DEADLINE: September 15th, 2022

Background

Rights for Time is an international research network funded by the AHRC in the UK. We work to illuminate the complex time frames of violence and trauma, in an effort to re-think current approaches to ‘protection’. Too often humanitarian interventions are time-limited or understand a problem in terms that are too narrow to have lasting impact. Working with community stakeholders, NGOs, universities and government, we hope to encourage partners to consider the role of time in their work and expand their frames of reference. So far, the network has convened the following case studies:

  • A mental health programme designed for ongoing contexts of harm in Gaza city

  • A photography workshop & exhibition with a historically marginalised community in rural Rwanda

  • A study of how to collect better evidence in Kenya to support survivors of sexual violence

  • An exploration of the literary concept of the ‘refugee’ and its many meanings in Jordan

  • And a review of policy in Lebanon as an archive of crisis response.

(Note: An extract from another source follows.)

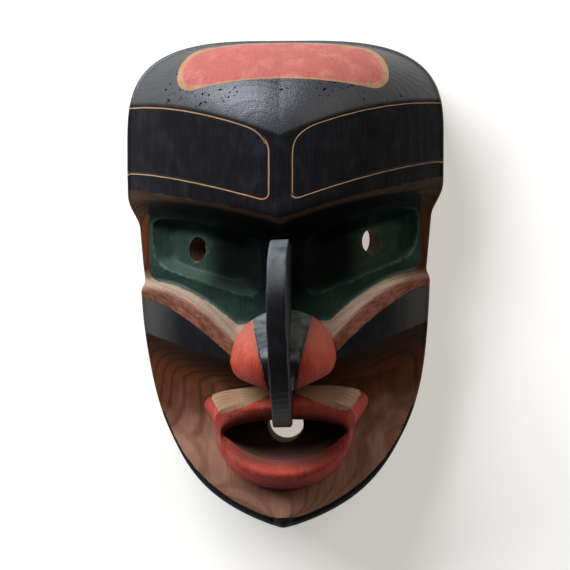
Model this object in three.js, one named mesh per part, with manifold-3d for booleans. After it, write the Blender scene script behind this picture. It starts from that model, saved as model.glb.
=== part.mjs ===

The network is now looking to fund further work exploring time and humanitarian intervention.

What do we want to fund?

We will fund around ten projects. We encourage creative submissions from the countries we currently work in and any other ODA context. The projects should generate a better understanding of time, harm and humanitarian protection.  – how we can promote and ensure the rights of people in challenging situations.

Each proposal should:

  • Identify the specific problem being addressed (policy, mental health, education, etc)

  • Develop a key question or questions that will be answered through the project

  • Situate the work within a its context (make clear why it is important, what other work has or has not been done, why your approach is important)

  • Explain how your project can generate solutions to the problem of ‘crisis’ time and intervention approaches

Projects can involve multiple methods. These might include interviews, focus groups, creating art works together, questionnaires, participant observation, close reading, or textual analysis.